Yes, it seems like "the narrator must survive" is a rule worth breaking occasionally, whether or not that's the case here.

21pgmcc
Dec 3, 2013, 11:23 am

#20 ...whether or not that's the case here.

I think that very uncertainty adds to the power of the story.

22elenchus
Dec 3, 2013, 11:24 am

>19 pgmcc:, 20

"Surviving Narrator" is a succinct way of putting the dilemma, and fully agree it's worth breaking that rule. As my daughter said recently while reading Harry Potter: "I know nothing's going to happen to him, there are 2 books left!" I've set myself the challenge of ensuring she is challenged on that point, eventually.

But it's also interesting to end the tale there, even if the narrator survives. I like that Borges did it this way, messes with literary expectations and makes the tale more about the evocation of cosmic horror, less about a report of historical events. I like pgmcc's phrase, "a mind exercise"!

23pgmcc
Dec 3, 2013, 11:57 am

#22"I know nothing's going to happen to him, there are 2 books left!"

I had the same experience when reading The Girl Who Played with Fire. The book was the second in a trilogy and I knew the main character was in the third book. She was subjected to horrendous beatings and ill treatment but I knew that even if she had been hung, drawn and quartered, she was going to survive. It took the edge off the book.

24AndreasJ
Dec 3, 2013, 1:14 pm

But it's also interesting to end the tale there, even if the narrator survives. I like that Borges did it this way, messes with literary expectations and makes the tale more about the evocation of cosmic horror, less about a report of historical events.

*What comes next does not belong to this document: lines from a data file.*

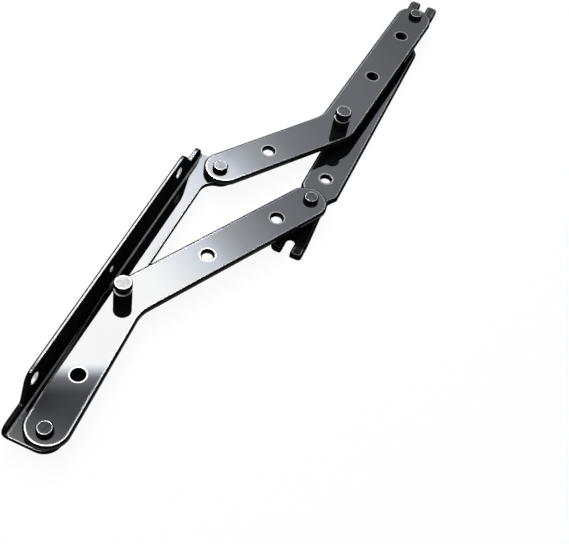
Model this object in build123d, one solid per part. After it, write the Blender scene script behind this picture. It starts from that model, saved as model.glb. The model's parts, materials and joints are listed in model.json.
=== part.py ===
from build123d import *
from math import atan2, cos, degrees, hypot, radians, sin, tan
import os

# Four-pivot folding hinge for a sofa bed, lying flat: two cranked links join a flanged base bracket
# to a flat folding bracket, so that the folding bracket stays parallel to the base as it swings.
# +Z points up, along the pivots. +Y runs along both brackets and +X from the base to the folding one.
# The origin is the lower screw hole of the base's flange, at the flange's outer (mounting) face.
# All lengths are in millimetres and all angles in degrees.

# cranked links, one stamping used twice, the second one turned over
link_width = 25.0
link_thick = 3.0
link_short_arm = 88.5
link_long_arm = 135.8
link_bend = 30.4
link_inner_bend_radius = 18.0
link_outer_bend_radius = 20.0
link_end_setback = 3.0
link_edge_bevel = 0.8
link_hole_radius = 3.4
link_hole_chamfer = 0.9
short_arm_hole_from_pivot = 35.5
long_arm_first_hole_from_bend = 57.5
long_arm_second_hole_from_bend = 109.0

# how the pivots stand when the hinge lies as photographed
base_pivot_spacing = 204.0
rest_angle = 74.24

# base bracket, bent up from one sheet
base_sheet = 2.5
base_bend_inner_radius = 1.6
base_strip_width = 15.0
base_pad_width = 24.0
base_pad_reach = 56.0
base_pad_round = 4.0
base_lower_boss_radius = 9.9
base_upper_boss_radius = 9.4
base_boss_fillet = 9.0
base_lower_overhang = 9.9
base_upper_overhang = 8.5
flange_height = 19.0
flange_top_round = 7.0
flange_foot_round = 2.5
flange_end_round = 5.8
flange_lower_step_slope = 67.0
flange_upper_step_slope = 58.0
flange_low_rim = 3.0
flange_low_rim_reach = 8.5
flange_high_rim = 7.0
flange_high_rim_reach = 7.0
flange_to_link_gap = 0.3
flange_hole_height = 12.0
flange_hole_radius = 3.5
flange_pilot_radius = 2.0
lower_hole_from_pivot = 19.5
upper_hole_from_pivot = 23.0
pilot_hole_from_lower_hole = 79.0

# folding bracket, flat, with an open screw slot in each end
folding_sheet = 3.5
folding_width = 24.6
folding_neck_width = 17.0
folding_fork_width = 20.2
folding_shoulder_round = 3.5
folding_neck_fillet = 5.0
folding_edge_bevel = 0.8
folding_lower_shoulder = 19.0
folding_upper_shoulder = 26.5
folding_flare_length = 6.0
fork_lower_reach = 37.0
fork_upper_reach = 30.8
fork_slot_width = 5.5
fork_slot_depth = 12.4
fork_corner_round = 1.5
fork_outer_corner_round = 2.4
fork_cut_corner_round = 4.2
folding_hole_from_pivot = 30.3
folding_hole_radius = 3.4
folding_hole_chamfer = 0.4

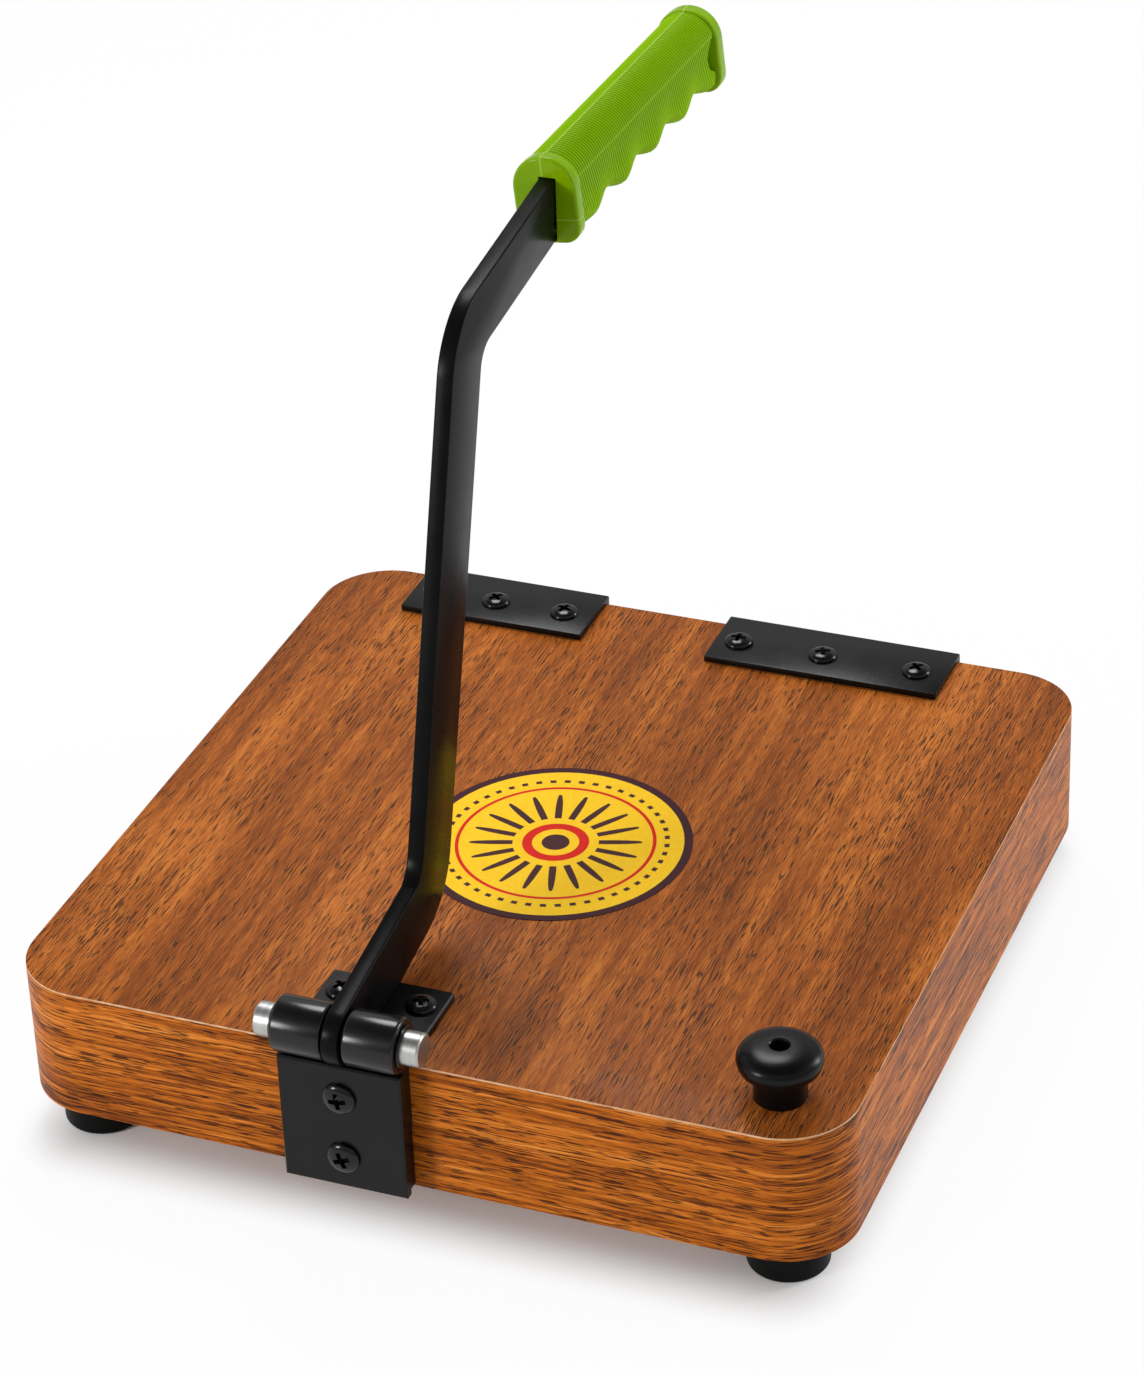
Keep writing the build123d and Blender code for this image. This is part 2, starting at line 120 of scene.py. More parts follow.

Lovecraft's tales often end with a more-or-less successfully terrifying revelation. It's surely deliberate that the "revelation" here is that the narrator saw, not what he saw; the ending tells us nothing further about the creature, the only insight into whose nature is the brief invocation of the amphisbaena earlier.

25elenchus
Edited: Dec 3, 2013, 2:17 pm

Ah yes! The amphisbaena!

I had only a vague recollection (quite inaccurate, it turns out) of what that was, and was prompted to track it down online. I mis-read the reference to Lucan, and was sidetracked into Lacan's The Object of Psychoanalysis, and in Ecrits, both available online.

It was curious, though, that Lacan used it in in Ecrits thus:

Captive head under the Virgin's foot, what will we see of the head that repeats you at the other end of the body of the amphisbaena? A mountain gnosis, whose local hereditary characteristics we would be wrong to neglect, grabbed it anew from the lacustrine retreat where it is still curled up, as Jung put it as he spoke to me of his canton's secrets." Page 588 in the Google books edition I used

I've not read Lacan, though I take him to be inscrutable even in the original French, unless the reader is well-versed in his particular form of literary psychoanalysis.

In any case, this is intriguing to find such a specific reference in Lacan, despite the fact Borges quoted Lucan, not Lacan! Lacan's reference sounded to me like a synopsis of an original myth, but I couldn't find a more complete telling. Based on just this snippet, I find myself speculating that Lacan was using a provocative idiom, perhaps warning the person who thinks they have such a serpent secured beneath one's foot, when in fact there is another head free. But also, wondering if the reference was perhaps to a Doeppelgaenger: that the second head of the serpent was one's own, a reflected self.

So! What did others make of Borges' reference to an amphisbaena?! And what are the odds Borges knew of both Lucan and Lacan's use of the term?